By 1996, a section of the political leadership, headed by Adem Demaqi, who had spent 28 years in a Serbian prison, began agitating for a change of strategy. For Demaqi and his Kosova Parliamentary Party, engagement with genuine Serbian opposition forces was more important than the hopeless goal of attracting Western attention.This was handicapped by the fact that the major bourgeois Serbian opposition forces had a line on Kosova either identical to, or more extreme than, Milosevic's.

However, in a 1997 "Serbian-Albanian dialogue" organised by the Serbian Helsinki Human Rights Committee, considerable support among anti-nationalist Serbs was expressed for Demaqi's idea that a Republic of Kosova, on gaining self-determination, could enter into a new and equal federation with Serbia and Montenegro. He called this concept "Balkanija".This was a way of appealing to a lingering nostalgia for long-defunct Yugoslavia among many non-nationalist Serbs.

According to Demaqi, "The same mechanism which keeps by sheer violence both Albanians and other peoples in captivity, has been hindering democratisation in Serbia for 100 years".The Milosevic regime, the Serbian bourgeois opposition, and Western governments all ignored these ideas.

By mid-1998, the KLA had appointed Demaqi's party as its political leadership, in opposition to the Rugova line. Branches of his party throughout Kosova merged with the KLA. While coming from varied backgrounds, these forces had in common the view that Kosovars needed to rely on their own forces.

Whether the KLA had the strength to take on Milosevic's terror machine in early 1998 will need closer examination.

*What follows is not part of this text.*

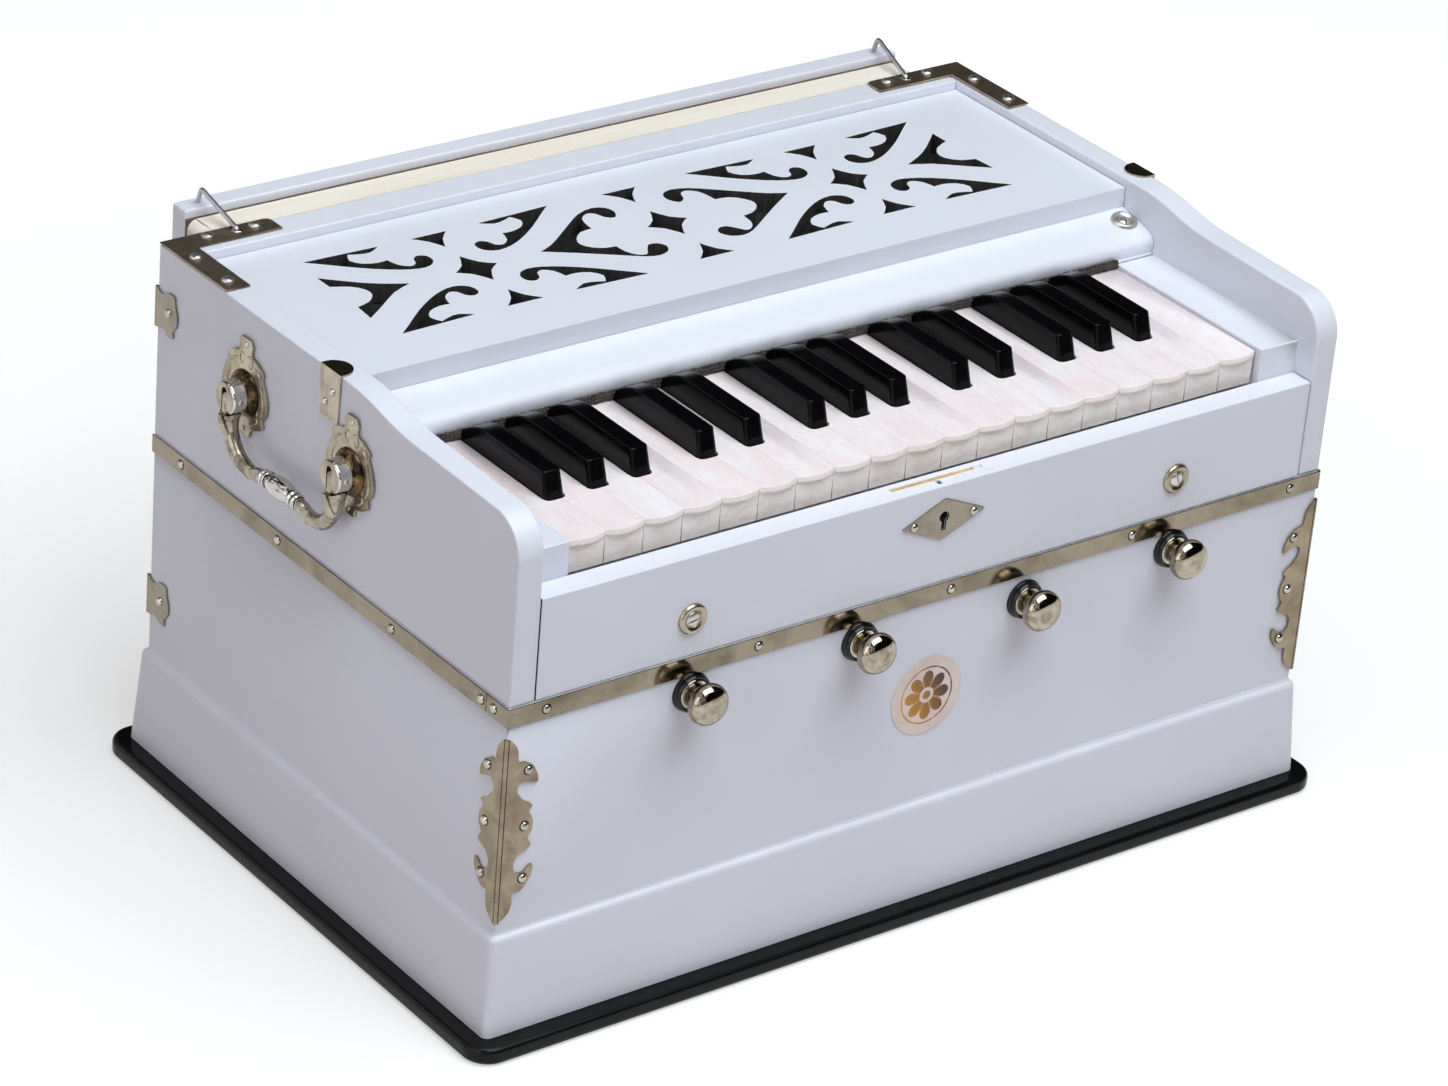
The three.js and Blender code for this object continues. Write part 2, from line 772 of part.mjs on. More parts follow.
function bellowsOutline(inset, top) {
  const halfWidth = bellowsWidth / 2 - inset;
  const low = bellowsBottom + inset;
  const high = top - inset;
  const shape = roundedRectangle(halfWidth, (high - low) / 2, bellowsCornerRadius);
  return shape.getPoints(3).map((p) => [p.x, p.y + (high + low) / 2]);
}

function bellowsFrame() {
  const frame = runBack(outline(bellowsOutline(0, rimTop)), back + seatGap, bellowsFrameRear);
  const x = bellowsWidth / 2 - bellowsFrameBar;
  const low = bellowsBottom + bellowsFrameBar;
  return cut(frame, block(-x, x, back, bellowsFrameRear + overrun, low, rimTop - bellowsFrameBar));
}

// The outer board of the bellows with the leather gasket that meets the frame
function bellowsBoard() {
  const half = bellowsWidth / 2;
  const boardRear = boardFront + bellowsBoardThickness;
  const board = block(-half, half, boardFront, boardRear, bellowsBottom, bellowsTop);
  const gasketRear = boardFront + weldDepth;
  const gasket = cut(
    runBack(outline(bellowsOutline(0, rimTop)), bellowsFrameRear + seatGap, gasketRear),
    runBack(outline(bellowsOutline(gasketWidth, rimTop)), bellowsFrameRear, gasketRear + overrun),
  );
  return joined(board, gasket);
}

// Folded card pleats: a rectangular tube whose wall runs in and out between frame and board
function bellowsPleats() {
  const near = back + 2 * seatGap;
  const far = boardFront - seatGap;
  const folds = 2 * pleatCount;
  const ringAt = (inset, y) => {
    const x = bellowsWidth / 2 - bellowsFrameBar - inset;
    const low = bellowsBottom + bellowsFrameBar + inset;
    const high = rimTop - bellowsFrameBar - inset;
    return [[-x, low], [x, low], [x, high], [-x, high]].map(([px, pz]) => new THREE.Vector3(px, y, pz));
  };
  const skin = (extra, overhang) => {
    const rings = [];
    for (let i = 0; i <= folds; i++) {
      const y = near + ((far - near) * i) / folds;
      const push = i === 0 ? -overhang : i === folds ? overhang : 0;
      rings.push(ringAt(2 * seatGap + (i % 2) * pleatDepth + extra, y + push));
    }
    return skinned(rings.reverse());
  };
  return cut(skin(0, 0), skin(pleatSkin, overrun));
}

function hook() {
  const foot = new THREE.Vector3(0, 0, -hookLegDepth);
  const neck = new THREE.Vector3(0, 0, hookNeckRise);
  const rise = hookRise - hookNeckRise;
  const tipZ = bellowsBoardRise + hookTipGap;
  const path = new THREE.CatmullRomCurve3([
    foot,
    new THREE.Vector3(0, 0, 0),
    neck,
    ...hookBendShares.map((u) => new THREE.Vector3(hookLean * u, hookReach * u, hookNeckRise + rise * u)),
    new THREE.Vector3(hookLean, hookReach, hookRise),
    new THREE.Vector3(hookLean, hookReach + hookTipReach / 2, hookRise - hookWireRadius),
    new THREE.Vector3(hookLean, hookReach + hookTipReach, tipZ),
  ]);
  const bent = bar(path, () => hookWireRadius, 16, 6);
  const floor = bellowsBoardRise + hookTipGap;
  const trim = block(-hookReach, hookReach, hookReach / 2, 2 * hookReach, -hookReach, floor);
  return cut(bent, trim);
}

function cornerPlate() {
  const x = side;
  const y = back;
  const sideLegX = inner + plateSideSetback;
  const shape = new THREE.Shape();
  shape.moveTo(x, y);
  shape.lineTo(x - plateRearLeg + plateEndRound, y);
  shape.quadraticCurveTo(x - plateRearLeg, y, x - plateRearLeg, y - plateEndRound);
  shape.lineTo(x - plateRearLeg, y - plateRearWidth);
  shape.lineTo(sideLegX, y - plateRearWidth);
  shape.lineTo(sideLegX, y - plateSideLeg);
  shape.lineTo(x, y - plateSideLeg);
  const z = rimTop + seatGap;
  const plate = raised(shape, z, z + plateThickness, 4);
  const hole = rod(hookHoleRadius, 2 * plateThickness + 2 * overrun, 10).rotateX(Math.PI / 2);
  return cut(plate, hole.translate(hookFootX, hookFootY, z));
}

// Edge of the corner brackets: x as a share of the wing's width, z as a share of its height
const angleShares = [
  [0, 0], [0.12, 0.01], [0.37, 0.05], [0.46, 0.107], [0.46, 0.15], [0.65, 0.153], [0.8, 0.178],
  [0.98, 0.23], [1, 0.281], [0.88, 0.278], [0.7, 0.25], [0.49, 0.266], [0.44, 0.319], [0.59, 0.358],
  [0.84, 0.378], [0.9, 0.402], [0.8, 0.432], [0.91, 0.477], [0.91, 0.533], [0.79, 0.581],
  [0.88, 0.61], [0.63, 0.645], [0.44, 0.691], [0.41, 0.728], [0.56, 0.753], [0.78, 0.743],
  [0.98, 0.728], [0.97, 0.77], [0.82, 0.826], [0.59, 0.856], [0.41, 0.864], [0.35, 0.935],
  [0.18, 0.985], [0, 1],
];

function frontAngle() {
  const far = side + seatGap + angleThickness;
  const near = front - seatGap - angleThickness;
  const edge = angleShares.map(([u, v]) => [u * angleWidth, angleBottom + v * angleHeight]);
  const frontWing = outline([...edge].reverse().map(([u, z]) => [far - u, z]));
  const sideWing = outline(edge.map(([u, z]) => [near + u, z]));
  const onFront = runBack(frontWing, near, near + angleThickness);
  const onSide = runAcross(sideWing, far - angleThickness, far);
  return joined(onFront, onSide);
}

// Half outline of a handle's back plate, from top to bottom
const escutcheonShares = [
  [0.2, 0.99], [0.3, 0.86], [0.27, 0.68], [0.52, 0.62], [0.8, 0.48], [0.76, 0.36],
  [0.9, 0.16], [1, -0.08], [0.96, -0.32], [0.8, -0.46], [0.84, -0.6], [0.62, -0.72],
  [0.34, -0.8], [0.26, -0.97],
];

function handleMount() {
  const half = escutcheonShares.map(([u, v]) => [
    u * escutcheonHalfWidth,
    v * escutcheonHalfHeight + escutcheonRise,
  ]);
  const mirrored = [...half].reverse().map(([u, v]) => [-u, v]);
  const plate = runAcross(outline([...mirrored, ...half]), seatGap, seatGap + escutcheonThickness);
  const collar = seatGap + escutcheonThickness + collarHeight;
  const profile = [
    [0, seatGap + weldDepth], [collarRadius, seatGap + weldDepth],
    [collarRadius, seatGap + escutcheonThickness], [bossRadius + bossRound, collar - bossRound],
    [bossRadius, collar], [bossRadius, bossLength - bossRound],
    [bossRadius - bossRound, bossLength], [0, bossLength],
  ];
  const boss = new THREE.LatheGeometry(profile.map(([r, h]) => new THREE.Vector2(r, h)), 18);
  const halfSlot = bailEyeWidth / 2 + bailEyeGap;
  const slot = block(
    bailAxisOut - bailEyeRadius - bailEyeGap, bossLength + overrun,
    -halfSlot, halfSlot,
    -bossRadius - collarRadius, bailEyeRadius + bossSlotHeadroom,
  );
  const pin = rod(bailPinRadius, 2 * (halfSlot + overrun), 12).translate(bailAxisOut, 0, 0);
  return joined(plate, cut(boss.rotateZ(-Math.PI / 2), slot), pin);
}

// The bail's line from its rear eye: down, round the corner and in to the turned bead at the middle
const bailShares = [
  [0.5, -0.14], [0.505, -0.36], [0.485, -0.64], [0.41, -0.89], [0.29, -0.98], [0.15, -0.9],
];

// How far the bail swells from its bar to the bead, by the share of its length from the middle
const beadShares = [[0, 1], [0.07, 0.8], [0.085, 0.5], [0.1, 0.72], [0.118, 0.15], [0.15, 0]];
const neckStartShare = 0.32;

function bailRadiusAt(share) {
  const fromMiddle = Math.abs(share - 1 / 2);
  if (fromMiddle > neckStartShare) {
    const along = (fromMiddle - neckStartShare) / (1 / 2 - neckStartShare);
    return bailRadius + (bailNeckRadius - bailRadius) * along * along;
  }
  const next = beadShares.findIndex(([u]) => fromMiddle <= u);
  if (next < 1) {
    return next === 0 ? bailBeadRadius : bailRadius;
  }
  const [u0, v0] = beadShares[next - 1];
  const [u1, v1] = beadShares[next];
  const swell = v0 + ((v1 - v0) * (fromMiddle - u0)) / (u1 - u0);
  return bailRadius + (bailBeadRadius - bailRadius) * swell;
}

function bail() {
  const half = bailShares.map(([u, v]) => new THREE.Vector3(0, u * handleSpan, v * bailDrop));
  const mirrored = [...half].reverse().map((p) => new THREE.Vector3(0, -p.y, p.z));
  const path = new THREE.CatmullRomCurve3([...half, ...mirrored]);
  const grip = bar(path, bailRadiusAt, 34, 8);
  const clear = bossRadius + bailEyeGap;
  const bossSpace = [-1, 1].map((end) =>
    rod(clear, 2 * handleSpan, 18).rotateZ(Math.PI / 2).translate(0, (end * handleSpan) / 2, 0));
  const eyes = [-1, 1].map((end) => {
    const y = (end * handleSpan) / 2;
    const disc = rod(bailEyeRadius, bailEyeWidth, 14).translate(0, y, 0);
    const halfWidth = bailEyeWidth / 2;
    const reach = clear + bailRadius;
    const tongue = block(-bailEyeRadius, bailEyeRadius, y - halfWidth, y + halfWidth, -reach, 0);
    const hole = rod(bailPinRadius + seatGap, bailEyeWidth + 2 * overrun, 12).translate(0, y, 0);
    return cut(joined(disc, tongue), hole);
  });
  return joined(cut(grip, ...bossSpace), ...eyes);
}

// A handle set in the frame of one side: x out from the case, y back, z up
function addHandle(hand, parent) {
  const place = new THREE.Group();
  place.position.set(side, front + handleDepth, handleHeight);
  parent.add(place);
  const ends = { front: -1, rear: 1 };
  for (const [end, way] of Object.entries(ends)) {
    const mesh = addNode("handle_mount_" + end + "_" + hand, handleMount(), nickel, place);
    mesh.position.y = (way * handleSpan) / 2;
  }
  addNode("handle_bail_" + hand, bail(), brightNickel, place).position.x = bailAxisOut;
}

// Drawstop: a flattened ball, its neck and the rod that runs through the case wall
function drawstop() {
  const profile = [[0, stopKnobOut + stopKnobHalfDepth]];
  const turns = 8;
  const neckAngle = Math.asin(stopNeckRadius / stopKnobRadius);
  for (let i = 1; i <= turns; i++) {
    const angle = ((Math.PI - neckAngle) * i) / turns;
    const out = stopKnobOut + stopKnobHalfDepth * Math.cos(angle);
    profile.push([stopKnobRadius * Math.sin(angle), out]);
  }
  profile.push([stopNeckRadius, seatGap], [stopRodRadius, seatGap]);
  profile.push([stopRodRadius, -stopRodLength], [0, -stopRodLength]);
  const points = profile.reverse().map(([r, h]) => new THREE.Vector2(r, h));
  const geometry = new THREE.LatheGeometry(points, 14);
  return geometry.rotateX(Math.PI);
}

addNode("base_board", baseBoard(), blackGloss);
const stopPlaces = stopPlaceShares.map((share, i) => ({
  x: share * caseWidth,
  z: stopHeight - sagShares[i] * stopSag,
}));
addNode("lower_case", lowerCase(stopPlaces, addKeys()), paint);
addNode("metal_band", metalBand(), nickel);
addPair("side_panel", cheek(), paint);
addNode("rear_panel", rearPanel(), paint);
addNode("front_panel", frontPanel(), paint);
addNode("cover_rail", coverRail(), paint);
addNode("fretwork_lid", lid(), paint);
addNode("bellows_frame", bellowsFrame(), pine);
addNode("bellows_pleats", bellowsPleats(), bellowsCloth);
addNode("bellows_board", bellowsBoard(), paint);
addPair("corner_plate", cornerPlate(), nickel);
addPair("front_angle", frontAngle(), nickel);
addHandle("right", model);
addHandle("left", leftHand);
for (const [name, parent] of [["bellows_hook_right", model], ["bellows_hook_left", leftHand]]) {
  addNode(name, hook(), brightNickel, parent).position.set(hookFootX, hookFootY, rimTop);
}
stopPlaces.forEach((place, i) => {
  addNode("drawstop_" + (i + 1), drawstop(), brightNickel).position.set(place.x, front, place.z);
});

export default model;
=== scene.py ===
"""Looks of a portable hand-pumped reed organ: its finishes, its fittings and the studio around it."""
import json
import math
import random

import bmesh
import bpy
from bpy.props import FloatProperty, FloatVectorProperty, PointerProperty
from mathutils import Matrix, Vector

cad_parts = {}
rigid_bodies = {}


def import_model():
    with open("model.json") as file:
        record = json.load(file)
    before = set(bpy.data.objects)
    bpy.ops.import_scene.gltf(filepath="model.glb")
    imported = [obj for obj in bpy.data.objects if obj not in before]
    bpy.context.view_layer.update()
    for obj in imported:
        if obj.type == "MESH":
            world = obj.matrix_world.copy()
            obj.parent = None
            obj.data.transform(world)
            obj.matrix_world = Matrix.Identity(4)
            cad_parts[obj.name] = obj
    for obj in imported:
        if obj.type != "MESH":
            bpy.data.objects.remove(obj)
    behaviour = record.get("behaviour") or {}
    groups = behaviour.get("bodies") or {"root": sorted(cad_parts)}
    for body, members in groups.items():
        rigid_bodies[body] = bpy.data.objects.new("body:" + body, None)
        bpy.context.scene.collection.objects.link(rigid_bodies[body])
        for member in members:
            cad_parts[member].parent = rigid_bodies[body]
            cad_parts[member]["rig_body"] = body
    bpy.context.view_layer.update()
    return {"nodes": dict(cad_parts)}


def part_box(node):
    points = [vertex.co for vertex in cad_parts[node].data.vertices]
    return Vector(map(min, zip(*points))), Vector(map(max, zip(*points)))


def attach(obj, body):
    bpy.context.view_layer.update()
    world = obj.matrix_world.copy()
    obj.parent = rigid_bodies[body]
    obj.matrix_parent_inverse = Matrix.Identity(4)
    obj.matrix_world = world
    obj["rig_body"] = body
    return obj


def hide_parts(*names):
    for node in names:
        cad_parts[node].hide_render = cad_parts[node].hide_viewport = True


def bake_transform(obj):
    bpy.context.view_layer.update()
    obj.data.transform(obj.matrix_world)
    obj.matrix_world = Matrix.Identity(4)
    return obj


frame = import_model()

bl_info = {
    "name": "Indian Harmonium",
    "version": (1, 0, 0),
    "blender": (4, 5, 0),
    "location": "3D View > Sidebar > Harmonium",
    "description": "Finishes, fittings and studio for a portable hand-pumped reed organ",
    "category": "Object",
}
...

It appears that the necessary level of overall command was not there, different sections often operating their own agendas. There is little doubt, however, that it corresponded to the feelings of the mass of Kosovars at the time, and thousands of villagers joined in order to exercise the right of self-protection from the police and army. "There is no doubt that these groups have the full support of the local population", according to Albanian journalist Fehim Rexhepi.

By mid-1998, the KLA had taken control of substantial sections of central Kosova. However, without a growing supply of arms, many of these gains were rolled back by the occupation forces by October.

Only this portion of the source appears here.